[START INFORMATION SUPPLIED]

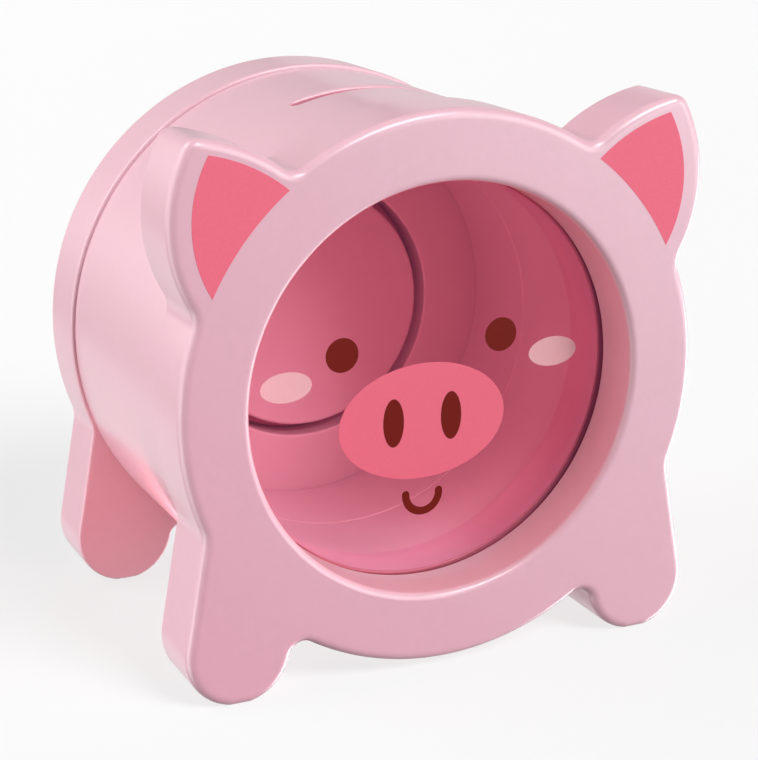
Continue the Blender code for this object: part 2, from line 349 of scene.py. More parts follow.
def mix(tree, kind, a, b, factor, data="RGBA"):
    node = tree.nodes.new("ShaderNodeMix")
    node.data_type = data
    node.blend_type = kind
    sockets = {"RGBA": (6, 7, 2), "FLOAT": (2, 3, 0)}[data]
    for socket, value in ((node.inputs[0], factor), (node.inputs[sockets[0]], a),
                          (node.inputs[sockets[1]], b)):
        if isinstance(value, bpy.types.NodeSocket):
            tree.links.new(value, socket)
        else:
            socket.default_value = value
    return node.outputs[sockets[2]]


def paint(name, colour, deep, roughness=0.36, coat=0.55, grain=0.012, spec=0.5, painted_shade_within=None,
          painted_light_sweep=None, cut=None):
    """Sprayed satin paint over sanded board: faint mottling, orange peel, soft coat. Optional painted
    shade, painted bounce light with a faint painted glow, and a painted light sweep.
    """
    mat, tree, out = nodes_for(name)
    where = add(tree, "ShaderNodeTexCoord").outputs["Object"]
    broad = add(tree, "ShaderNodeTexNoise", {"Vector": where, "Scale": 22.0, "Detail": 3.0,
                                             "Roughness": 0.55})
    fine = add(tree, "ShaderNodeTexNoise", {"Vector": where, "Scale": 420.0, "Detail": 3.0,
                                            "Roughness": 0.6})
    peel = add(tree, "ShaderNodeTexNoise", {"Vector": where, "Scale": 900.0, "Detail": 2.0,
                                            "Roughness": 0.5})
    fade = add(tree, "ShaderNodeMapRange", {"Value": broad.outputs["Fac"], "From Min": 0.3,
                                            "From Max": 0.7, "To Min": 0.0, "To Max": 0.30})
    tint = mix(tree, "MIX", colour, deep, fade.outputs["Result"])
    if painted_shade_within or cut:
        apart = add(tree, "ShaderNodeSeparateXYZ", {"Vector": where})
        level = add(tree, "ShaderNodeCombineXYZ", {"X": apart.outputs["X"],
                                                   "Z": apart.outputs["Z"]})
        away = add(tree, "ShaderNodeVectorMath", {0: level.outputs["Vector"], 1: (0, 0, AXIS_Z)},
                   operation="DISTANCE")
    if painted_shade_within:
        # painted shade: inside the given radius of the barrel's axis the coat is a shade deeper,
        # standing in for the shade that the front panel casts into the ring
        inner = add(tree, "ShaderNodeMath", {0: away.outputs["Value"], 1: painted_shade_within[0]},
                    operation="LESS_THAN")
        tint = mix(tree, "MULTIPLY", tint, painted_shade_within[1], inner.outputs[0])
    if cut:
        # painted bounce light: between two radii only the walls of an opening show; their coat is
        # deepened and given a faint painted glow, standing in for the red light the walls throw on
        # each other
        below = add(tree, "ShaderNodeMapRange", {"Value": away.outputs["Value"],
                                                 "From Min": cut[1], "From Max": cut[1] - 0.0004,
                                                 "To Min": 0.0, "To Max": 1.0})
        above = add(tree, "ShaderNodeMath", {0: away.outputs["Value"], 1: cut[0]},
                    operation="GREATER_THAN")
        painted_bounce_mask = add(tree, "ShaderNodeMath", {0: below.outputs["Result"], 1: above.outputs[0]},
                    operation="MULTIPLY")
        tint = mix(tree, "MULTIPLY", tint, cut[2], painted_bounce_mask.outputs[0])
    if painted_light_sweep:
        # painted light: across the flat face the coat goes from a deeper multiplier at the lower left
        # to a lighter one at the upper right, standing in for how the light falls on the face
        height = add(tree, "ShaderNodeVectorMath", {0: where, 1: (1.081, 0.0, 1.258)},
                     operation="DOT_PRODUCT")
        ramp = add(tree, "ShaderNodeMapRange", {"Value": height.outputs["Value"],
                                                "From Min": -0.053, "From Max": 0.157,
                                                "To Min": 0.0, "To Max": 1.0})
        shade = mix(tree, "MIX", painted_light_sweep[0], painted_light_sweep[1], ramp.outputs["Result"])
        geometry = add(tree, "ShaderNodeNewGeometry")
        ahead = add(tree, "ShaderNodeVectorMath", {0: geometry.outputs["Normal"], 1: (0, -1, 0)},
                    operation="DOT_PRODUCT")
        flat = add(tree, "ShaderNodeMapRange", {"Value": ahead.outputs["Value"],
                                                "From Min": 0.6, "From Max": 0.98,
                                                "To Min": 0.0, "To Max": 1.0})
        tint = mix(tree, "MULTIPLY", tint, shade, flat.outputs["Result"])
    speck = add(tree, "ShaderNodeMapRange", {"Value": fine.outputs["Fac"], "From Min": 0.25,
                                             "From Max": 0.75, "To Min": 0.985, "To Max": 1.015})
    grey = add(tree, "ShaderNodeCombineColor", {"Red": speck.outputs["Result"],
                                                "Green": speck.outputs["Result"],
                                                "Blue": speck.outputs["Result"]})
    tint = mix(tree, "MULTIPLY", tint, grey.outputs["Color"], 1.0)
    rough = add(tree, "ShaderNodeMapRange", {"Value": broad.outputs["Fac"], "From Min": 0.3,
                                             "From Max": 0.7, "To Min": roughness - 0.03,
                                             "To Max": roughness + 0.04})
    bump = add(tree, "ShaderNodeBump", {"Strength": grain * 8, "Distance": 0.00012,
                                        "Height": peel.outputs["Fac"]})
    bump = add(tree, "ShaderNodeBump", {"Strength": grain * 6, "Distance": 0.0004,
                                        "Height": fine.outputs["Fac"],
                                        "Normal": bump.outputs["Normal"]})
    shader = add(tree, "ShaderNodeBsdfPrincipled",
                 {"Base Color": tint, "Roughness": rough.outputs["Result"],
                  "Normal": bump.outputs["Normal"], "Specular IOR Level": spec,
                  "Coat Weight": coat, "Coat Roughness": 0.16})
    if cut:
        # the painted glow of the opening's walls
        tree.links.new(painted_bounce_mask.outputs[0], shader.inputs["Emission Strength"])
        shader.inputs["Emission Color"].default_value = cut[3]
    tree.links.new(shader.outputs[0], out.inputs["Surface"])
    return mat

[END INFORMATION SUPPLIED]

PROBLEM:
Go through the material above line by line and copy it exactly.

EXPECTED ANSWER:
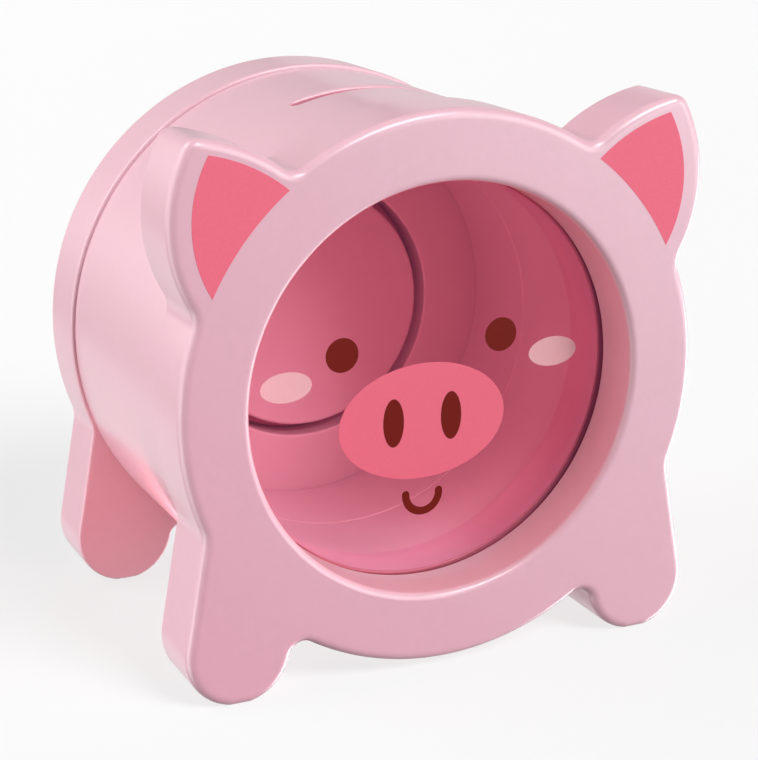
Continue the Blender code for this object: part 2, from line 349 of scene.py. More parts follow.
def mix(tree, kind, a, b, factor, data="RGBA"):
    node = tree.nodes.new("ShaderNodeMix")
    node.data_type = data
    node.blend_type = kind
    sockets = {"RGBA": (6, 7, 2), "FLOAT": (2, 3, 0)}[data]
    for socket, value in ((node.inputs[0], factor), (node.inputs[sockets[0]], a),
                          (node.inputs[sockets[1]], b)):
        if isinstance(value, bpy.types.NodeSocket):
            tree.links.new(value, socket)
        else:
            socket.default_value = value
    return node.outputs[sockets[2]]


def paint(name, colour, deep, roughness=0.36, coat=0.55, grain=0.012, spec=0.5, painted_shade_within=None,
          painted_light_sweep=None, cut=None):
    """Sprayed satin paint over sanded board: faint mottling, orange peel, soft coat. Optional painted
    shade, painted bounce light with a faint painted glow, and a painted light sweep.
    """
    mat, tree, out = nodes_for(name)
    where = add(tree, "ShaderNodeTexCoord").outputs["Object"]
    broad = add(tree, "ShaderNodeTexNoise", {"Vector": where, "Scale": 22.0, "Detail": 3.0,
                                             "Roughness": 0.55})
    fine = add(tree, "ShaderNodeTexNoise", {"Vector": where, "Scale": 420.0, "Detail": 3.0,
                                            "Roughness": 0.6})
    peel = add(tree, "ShaderNodeTexNoise", {"Vector": where, "Scale": 900.0, "Detail": 2.0,
                                            "Roughness": 0.5})
    fade = add(tree, "ShaderNodeMapRange", {"Value": broad.outputs["Fac"], "From Min": 0.3,
                                            "From Max": 0.7, "To Min": 0.0, "To Max": 0.30})
    tint = mix(tree, "MIX", colour, deep, fade.outputs["Result"])
    if painted_shade_within or cut:
        apart = add(tree, "ShaderNodeSeparateXYZ", {"Vector": where})
        level = add(tree, "ShaderNodeCombineXYZ", {"X": apart.outputs["X"],
                                                   "Z": apart.outputs["Z"]})
        away = add(tree, "ShaderNodeVectorMath", {0: level.outputs["Vector"], 1: (0, 0, AXIS_Z)},
                   operation="DISTANCE")
    if painted_shade_within:
        # painted shade: inside the given radius of the barrel's axis the coat is a shade deeper,
        # standing in for the shade that the front panel casts into the ring
        inner = add(tree, "ShaderNodeMath", {0: away.outputs["Value"], 1: painted_shade_within[0]},
                    operation="LESS_THAN")
        tint = mix(tree, "MULTIPLY", tint, painted_shade_within[1], inner.outputs[0])
    if cut:
        # painted bounce light: between two radii only the walls of an opening show; their coat is
        # deepened and given a faint painted glow, standing in for the red light the walls throw on
        # each other
        below = add(tree, "ShaderNodeMapRange", {"Value": away.outputs["Value"],
                                                 "From Min": cut[1], "From Max": cut[1] - 0.0004,
                                                 "To Min": 0.0, "To Max": 1.0})
        above = add(tree, "ShaderNodeMath", {0: away.outputs["Value"], 1: cut[0]},
                    operation="GREATER_THAN")
        painted_bounce_mask = add(tree, "ShaderNodeMath", {0: below.outputs["Result"], 1: above.outputs[0]},
                    operation="MULTIPLY")
        tint = mix(tree, "MULTIPLY", tint, cut[2], painted_bounce_mask.outputs[0])
    if painted_light_sweep:
        # painted light: across the flat face the coat goes from a deeper multiplier at the lower left
        # to a lighter one at the upper right, standing in for how the light falls on the face
        height = add(tree, "ShaderNodeVectorMath", {0: where, 1: (1.081, 0.0, 1.258)},
                     operation="DOT_PRODUCT")
        ramp = add(tree, "ShaderNodeMapRange", {"Value": height.outputs["Value"],
                                                "From Min": -0.053, "From Max": 0.157,
                                                "To Min": 0.0, "To Max": 1.0})
        shade = mix(tree, "MIX", painted_light_sweep[0], painted_light_sweep[1], ramp.outputs["Result"])
        geometry = add(tree, "ShaderNodeNewGeometry")
        ahead = add(tree, "ShaderNodeVectorMath", {0: geometry.outputs["Normal"], 1: (0, -1, 0)},
                    operation="DOT_PRODUCT")
        flat = add(tree, "ShaderNodeMapRange", {"Value": ahead.outputs["Value"],
                                                "From Min": 0.6, "From Max": 0.98,
                                                "To Min": 0.0, "To Max": 1.0})
        tint = mix(tree, "MULTIPLY", tint, shade, flat.outputs["Result"])
    speck = add(tree, "ShaderNodeMapRange", {"Value": fine.outputs["Fac"], "From Min": 0.25,
                                             "From Max": 0.75, "To Min": 0.985, "To Max": 1.015})
    grey = add(tree, "ShaderNodeCombineColor", {"Red": speck.outputs["Result"],
                                                "Green": speck.outputs["Result"],
                                                "Blue": speck.outputs["Result"]})
    tint = mix(tree, "MULTIPLY", tint, grey.outputs["Color"], 1.0)
    rough = add(tree, "ShaderNodeMapRange", {"Value": broad.outputs["Fac"], "From Min": 0.3,
                                             "From Max": 0.7, "To Min": roughness - 0.03,
                                             "To Max": roughness + 0.04})
    bump = add(tree, "ShaderNodeBump", {"Strength": grain * 8, "Distance": 0.00012,
                                        "Height": peel.outputs["Fac"]})
    bump = add(tree, "ShaderNodeBump", {"Strength": grain * 6, "Distance": 0.0004,
                                        "Height": fine.outputs["Fac"],
                                        "Normal": bump.outputs["Normal"]})
    shader = add(tree, "ShaderNodeBsdfPrincipled",
                 {"Base Color": tint, "Roughness": rough.outputs["Result"],
                  "Normal": bump.outputs["Normal"], "Specular IOR Level": spec,
                  "Coat Weight": coat, "Coat Roughness": 0.16})
    if cut:
        # the painted glow of the opening's walls
        tree.links.new(painted_bounce_mask.outputs[0], shader.inputs["Emission Strength"])
        shader.inputs["Emission Color"].default_value = cut[3]
    tree.links.new(shader.outputs[0], out.inputs["Surface"])
    return mat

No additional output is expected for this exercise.